No terreno das refilmagens, poucas obras podem ser
consideradas como verdadeiras recriações tais como a recente versão de “Suspiria”
(2018). Se o filme original dirigido por Dario Argento, lançado em 1977, era
uma combinação brilhante de violento terror gráfico e barroquismo beirando o
delirante, aliada a um roteiro que respeitava a tradicional divisão maniqueísta
entre o bem e o mal (nesse último caso, representado na figura das
feiticeiras), na revisão do cineasta Luca Guadagino permanece um formalismo de
forte caráter virtuosístico, mas o horror agora recebe uma forte conotação de
simbologias sócio-políticas. O papel das bruxas ainda é a de antagonistas,
ainda que se contextualizando em aspectos existenciais mais complexos. A trama
é inserida em um conturbado contexto local-histórico – a Alemanha de meados dos
anos 70 tomadas por manifestações estudantis em prol de grupos terroristas.

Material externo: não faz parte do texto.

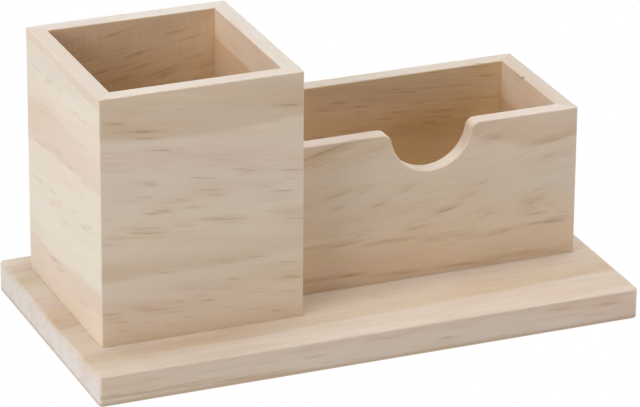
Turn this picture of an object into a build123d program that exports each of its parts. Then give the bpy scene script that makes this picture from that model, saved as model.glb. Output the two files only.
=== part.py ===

Se
tais organizações eram vistas por alguns como legítimas contestações ao
ordenamento burguês-cristão-patriarcal da sociedade ocidental, as bruxas que
comandam uma academia de dança moderna em Berlin acabam ganhando de maneira
perversamente sutil (e cortante) essa conotação de desafio à ordem vigente. Sem
simplificar essas questões histórico-políticas, o filme faz um inventário
artístico-temático sensível e contundente de fatos decisivos na formação
cultural do século XX – 2ª Guerra Mundial, Guerra Fria, contracultura –
evidenciando para a humanidade um período em que os conflitos armados, a
exploração sócio-econômica e a opressão religiosa-comportamental criaram um
ambiente de paranoia e violência (com reflexos que sentimos até os dias de
hoje). Guadagnino ainda aproveita as possibilidades criativas de boa parte da
história se desenvolver em uma academia de dança expondo na tela sequências
luxuriantes e perturbadoras de balés coreografados com precisão e originalidade
atordoantes. Nesse sentido, a síntese entre dança e horror faz lembrar outra
obra extraordinária lançada recentemente, “Clímax” (2018). É claro que a
particular concepção artística engendrada por Guadagnino provocou repulsa em
boa parte dos apreciadores do longa de Argento e mesmo de fãs de terror convencional,
mas o que realmente frustraria seria tentar adaptar a obra original mimetizando
preguiçosamente maneirismos estéticos e textuais de quarenta anos atrás. Nesse
sentido, a visão autoral de Guadagnino na verdade também serve para atestar a
atemporalidade do filme de Argento mostrando a impossibilidade de apenas tentar
repetir aquilo que já havia sido feito com brilhantismo nos 70.